Review: Powerfully Plainspoken COAL COUNTRY Speaks The Truths of Mining Disaster Victims
Ezra Knight, Michael Laurence, Thomas Kopache
and Michael Gaston (Photo: Joan Marcus)

So COAL COUNTRY, taken from their words, is a chance to be heard for these men, whose faces and bodies show the weary effects of risking death every day to put supper on the table, and the women whose open-hearted love for them mask the daily anguish of never being sure if they'll arrive home safely at the end of their shifts. Though they do interact with one another, there are rarely scenes played out. Primarily, their stories are told directly to us and the effect is quietly devastating.

The father figure of the group is Gary Quarles, the son and grandson of coal miner who himself has spent 34 years at the job. And old-school union man who has seen his share of abuses and victories, he's played by Thomas Kopache with the kind of sparkplug dignity that makes you think he was quite a firebrand in his younger days.

Working in the mines is also a family occupation for lanky and tattooed Tommy Davis (Michael Laurence), who was working at Upper Big Branch with his son, his brother and two nephews when the disaster occurred.

Big, burly Stanley "Goose" Stewart (Michael Gaston) and his petite wife Mindi (Amelia Campbell) make an adorable couple as they humorously tell of their fast-moving courtship. When Goose starts noticing little lapses in workplace safety, Mindi insists he take detailed notes of everything.

More wistfully romantic is the story of Patti Stover (Mary Bacon), a single mom who, for twenty-two years, had little contact with her neighbor Greg, a miner and single dad, before he suddenly asked her out and eventually proposed.

When Roosevelt Stover, Jr. (Ezra Knight), the only person of color in the company, was born, his father left his job as a high school history teacher for a more lucrative position in the mines. Once again, son follows in dad's footsteps.

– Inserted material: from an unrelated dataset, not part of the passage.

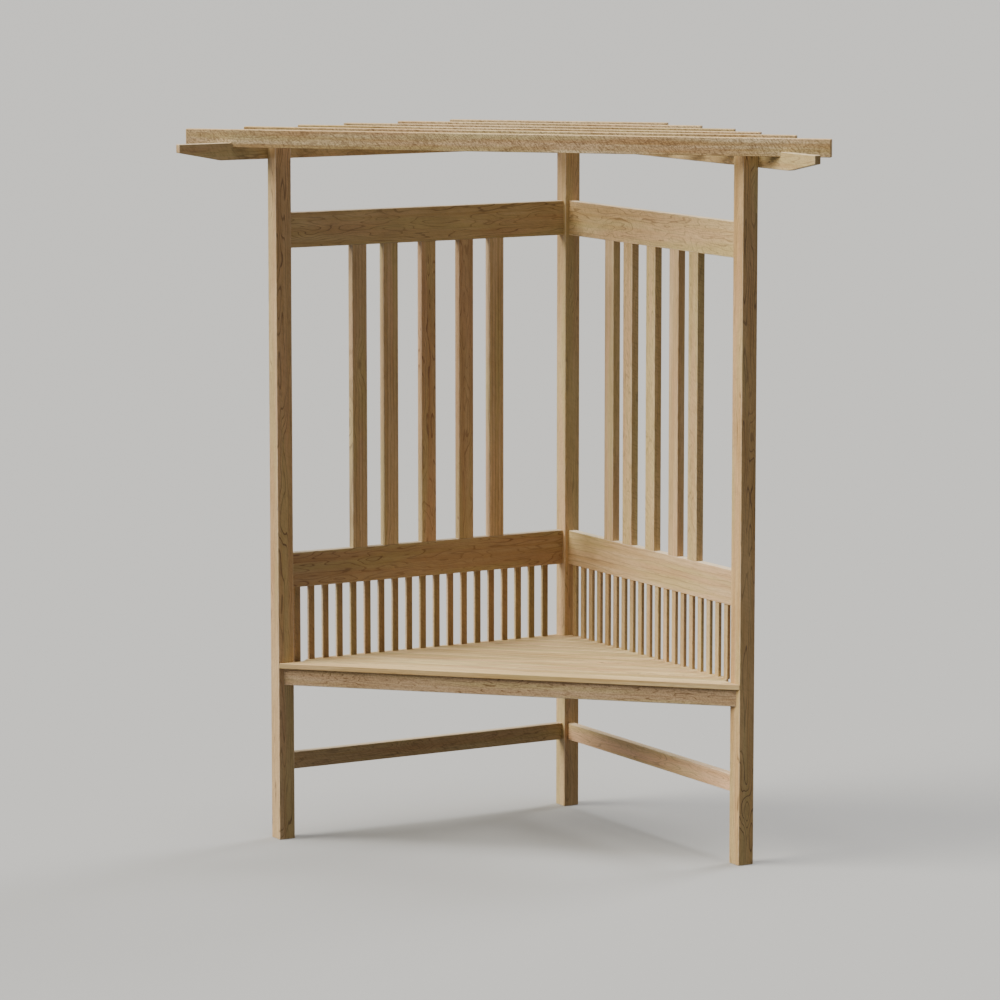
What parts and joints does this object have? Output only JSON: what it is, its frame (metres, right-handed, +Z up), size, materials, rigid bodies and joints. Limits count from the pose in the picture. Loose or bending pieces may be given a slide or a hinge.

The outlier of the group is Judy Jones Petersen (Deirdre Madigan), a coal miner's daughter with a younger brother in the mines who fled town and became a doctor. Through her eyes we get an insider's view of the horrific bodily harm the explosion caused.

And through the combination of stories and testimonies, we get a portrait of the working conditions endured (unpredictable temperature extremes, pitch darkness, handling heavy machinery, questionable safety measures) and eyewitness descriptions of the explosion's aftermath, from both those in the vicinity and those who rushed to the scene to find out the fates of their loved ones.

Politics is never discussed, nor are cleaner energy source options, but COAL COUNTRY, through its plainspoken truth and focus on local community issues is powerful political theatre.